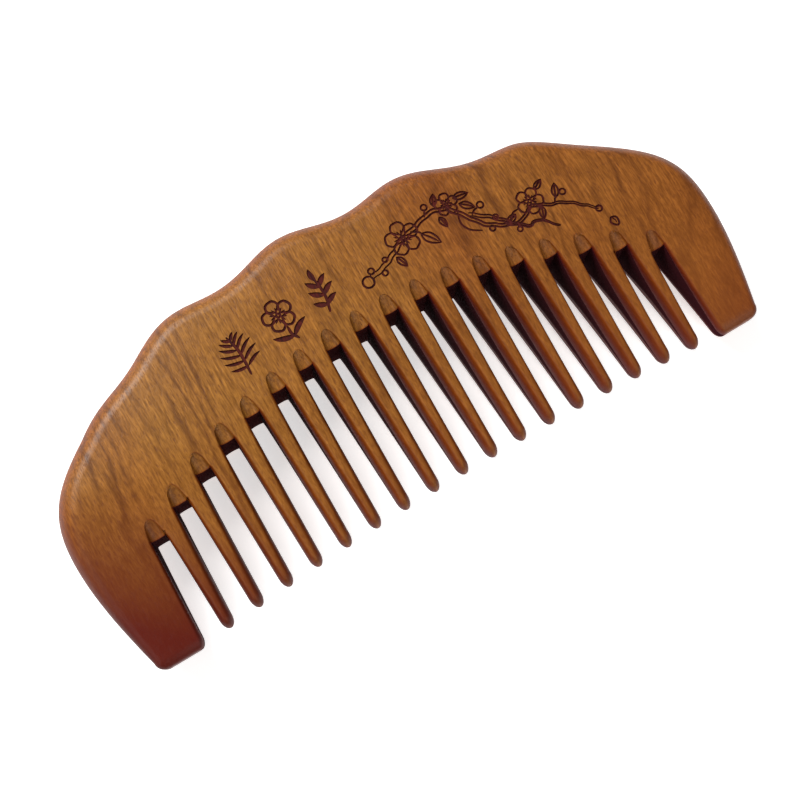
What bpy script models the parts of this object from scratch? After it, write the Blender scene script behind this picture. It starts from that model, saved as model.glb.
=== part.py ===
"""Wide tooth comb sawn and sanded from one plank of wood.

The comb lies flat on its back face: +X along its length, teeth towards -Y, +Z up out of the face.
Everything is metres.  The plan shape is built from stations (cross lines) and every plan point
carries the drop of the surface below the face of the plank at that point.
"""
import math

import bmesh
import bpy
from mathutils import Vector
from mathutils.geometry import delaunay_2d_cdt

MM = 0.001

# Overall sizes
LENGTH = 130.0 * MM
HEIGHT = 56.0 * MM
SPINE_THICKNESS = 12.0 * MM
TIP_THICKNESS = 4.0 * MM
TAPER_DEPTH = 28.0 * MM            # length of the thinned part, measured up from the tips

# Saw cuts
SLOT_COUNT = 18
SLOT_WIDTH = 2.68 * MM
END_TOOTH_WIDTH = 12.9 * MM
MIDDLE_TOOTH_LENGTH = 30.6 * MM
ROOT_ARC_SAG = 13.8 * MM           # first slot root below the middle slot roots
TIP_ARC_SAG = 1.9 * MM             # first tooth tip below the middle tooth tip
END_TOOTH_DROP = 0.6 * MM          # end teeth reach this far below the first tooth tip

# Teeth
TIP_WIDTH_RATIO = 0.70             # tooth width at the tip over its width at the root
TIP_ROUND_LENGTH = 2.0 * MM
ROOT_EDGE_ROUND = 0.40 * MM
ROOT_EDGE_DROP = 0.70 * MM
TIP_ROUND_SHARE = 0.90             # of the half width and half thickness taken by the round at the tip
TIP_LAST_TURN = math.radians(80.0) # how far round the tip its last row of points lies
END_INNER_ROUND_SHARE = 0.25       # of a slim tooth's width, taken by the round inside an end tooth's tip
END_INNER_FALL_SHARE = 0.60        # of the half thickness, taken by that round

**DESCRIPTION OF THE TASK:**
Return the whole listing exactly.

**COMPLETE OUTPUT:**
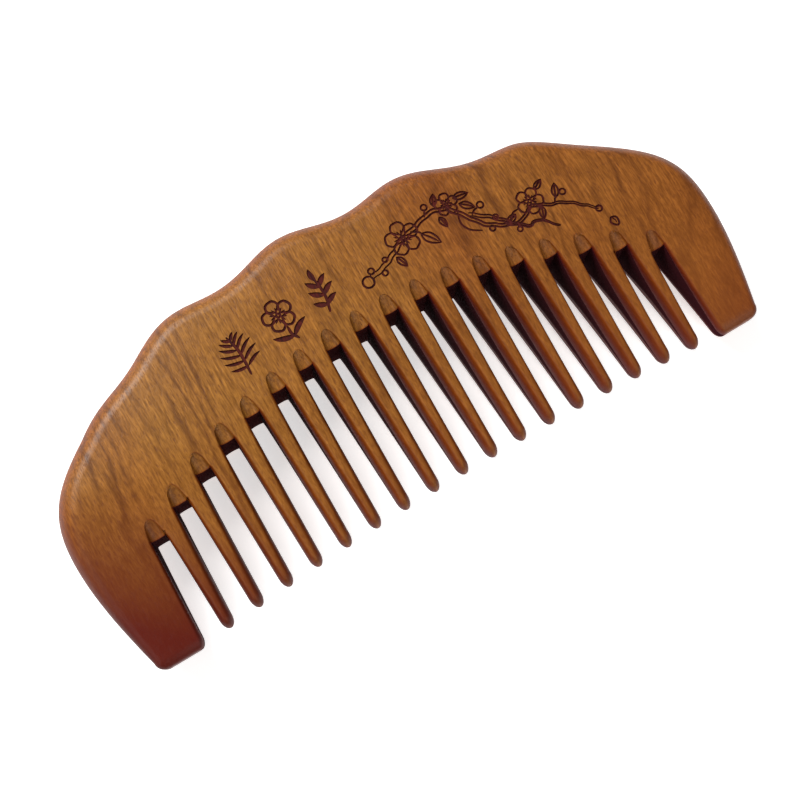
What bpy script models the parts of this object from scratch? After it, write the Blender scene script behind this picture. It starts from that model, saved as model.glb.
=== part.py ===
"""Wide tooth comb sawn and sanded from one plank of wood.

The comb lies flat on its back face: +X along its length, teeth towards -Y, +Z up out of the face.
Everything is metres.  The plan shape is built from stations (cross lines) and every plan point
carries the drop of the surface below the face of the plank at that point.
"""
import math

import bmesh
import bpy
from mathutils import Vector
from mathutils.geometry import delaunay_2d_cdt

MM = 0.001

# Overall sizes
LENGTH = 130.0 * MM
HEIGHT = 56.0 * MM
SPINE_THICKNESS = 12.0 * MM
TIP_THICKNESS = 4.0 * MM
TAPER_DEPTH = 28.0 * MM            # length of the thinned part, measured up from the tips

# Saw cuts
SLOT_COUNT = 18
SLOT_WIDTH = 2.68 * MM
END_TOOTH_WIDTH = 12.9 * MM
MIDDLE_TOOTH_LENGTH = 30.6 * MM
ROOT_ARC_SAG = 13.8 * MM           # first slot root below the middle slot roots
TIP_ARC_SAG = 1.9 * MM             # first tooth tip below the middle tooth tip
END_TOOTH_DROP = 0.6 * MM          # end teeth reach this far below the first tooth tip

# Teeth
TIP_WIDTH_RATIO = 0.70             # tooth width at the tip over its width at the root
TIP_ROUND_LENGTH = 2.0 * MM
ROOT_EDGE_ROUND = 0.40 * MM
ROOT_EDGE_DROP = 0.70 * MM
TIP_ROUND_SHARE = 0.90             # of the half width and half thickness taken by the round at the tip
TIP_LAST_TURN = math.radians(80.0) # how far round the tip its last row of points lies
END_INNER_ROUND_SHARE = 0.25       # of a slim tooth's width, taken by the round inside an end tooth's tip
END_INNER_FALL_SHARE = 0.60        # of the half thickness, taken by that round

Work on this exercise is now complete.